Adapun kutipan dalam surat yang dipersoalkan adalah sebagai berikut:
"Ketika Soetrisno Bachir menanyakan kenapa PPP tidak mendukung Anies Baswedan padahal mayoritas pemilihnya menghendaki demikian dan akibatnya PPP bisa saja hilang di DPR pasca Pemilu 2024, Arsul Sani menjawab, 'PPP mungkin hilang di 2024 jika tidak mendukung Anies, tetapi itu masih mungkin. Sebaliknya, jika mendukung Anies sekarang, dapat dipastikan PPP akan hilang sekarang juga," karena bertentangan dengan kehendak penguasa."
Denny Indrayana Meminta Maaf
Dalam unggahannya itu, Arsul juga mengunggah surat permohonan maaf secara terbuka yang dibuat oleh Denny Indrayana kepada dirinya. Permohonan maaf itu berjudul "Bang Arsul, Mas Tris, dan Surat Pemakzulan Presiden".
Baca juga: Buntut Surat Terbuka ke DPR, Denny Indrayana Minta Maaf ke Arsul Sani, Sempat akan Dipolisikan
Dalam surat itu, Denny mengakui penyebutan nama Arsul dalam suratnya tanpa proses cek dan ricek secara langsung. Apalagi, dia telah mengenal Arsul Sani sejak bekerja di kantor hukumnya pada 1997 lalu.
"Menimbang hubungan dan silaturahmi yang harus dijaga tersebut, maka saya dengan dengan tulus hati menyampaikan pencatutan PPP dan nama dalam surat tersebut saya lakukan tanpa terlebih dahulu melakukan cek dan ricek kepada Bang Arsul," ucap Denny.
Karena itu, Denny pun meminta maaf kepada Arsul Sani. Sebaliknya, dirinya pun berjanji tidak akan mengulangi kesalahan yang sama.
"Bang Arsul menyampaikan keberatan dan sanggahan atas apa yang saya tuliskan tersebut. Saya karenanya, meminta maaf atas ketidaknyamanan yang terjadi dan tidak akan lagi mengulangi hal yang sama," imbuhnya.
Lebih lanjut, Denny pun menarik isi suratnya terkait pemakzulan Jokowi sepanjang menyangkut nama PPP dan Arsul Sani. Namun, pernyataan lain dalam surat terbuka itu tidak ada yang berubah.

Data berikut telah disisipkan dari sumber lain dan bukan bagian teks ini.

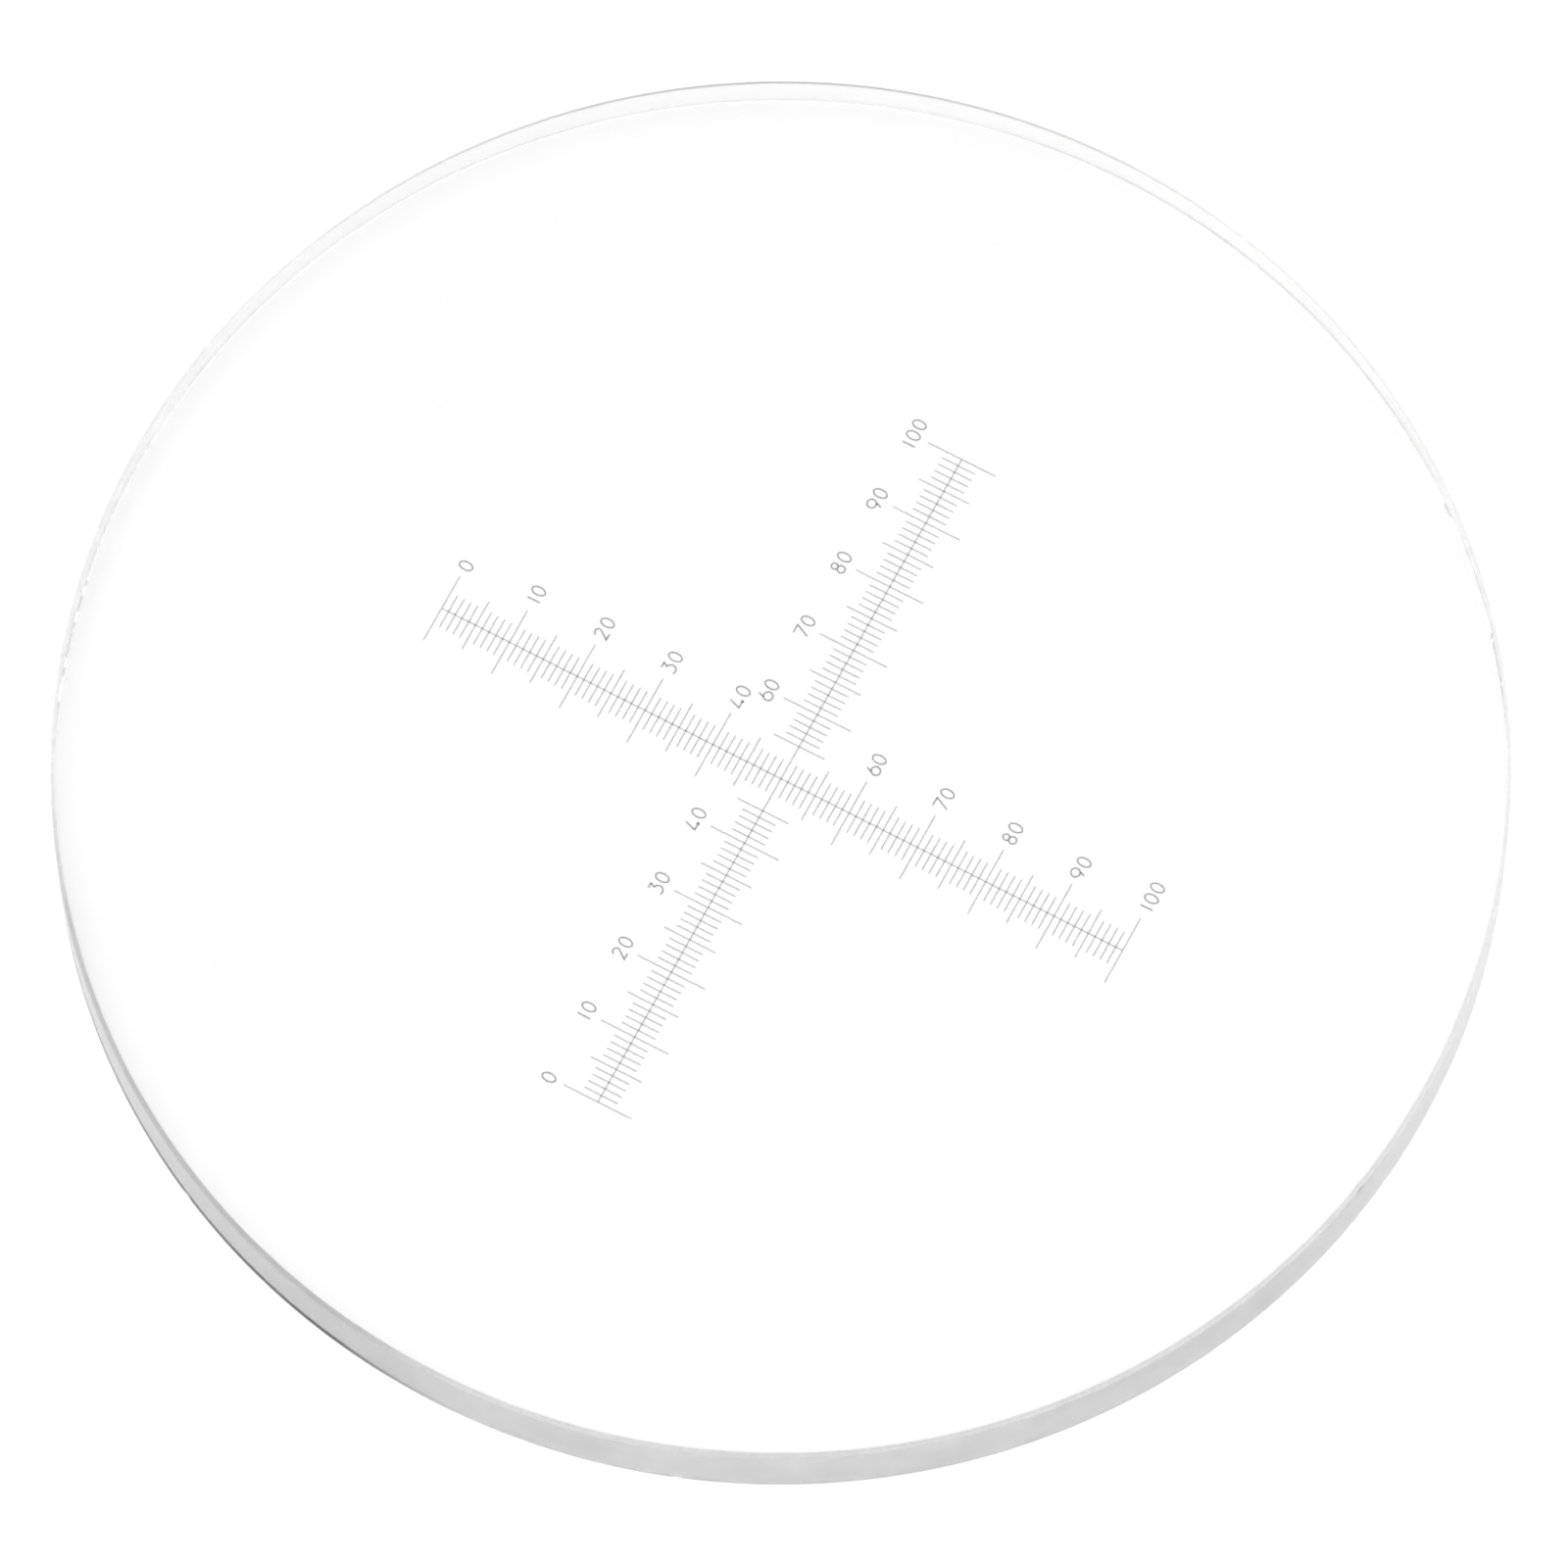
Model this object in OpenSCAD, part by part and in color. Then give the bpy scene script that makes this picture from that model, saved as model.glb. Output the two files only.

"Saya tetap berpendapat bahwa Presiden Joko Widodo telah melakukan pelanggaran pasal impeachment yang diatur dalam konstitusi dan karena layak dimakzulkan. Bahwasanya hitung-hitungan politiknya sulit dilakukan dan prosesnya yang tidak mudah, tentu juga saya paham. Namun, kebenaran tetap harus disuarakan dan kedzaliman tetap harus dilawan," pungkasnya.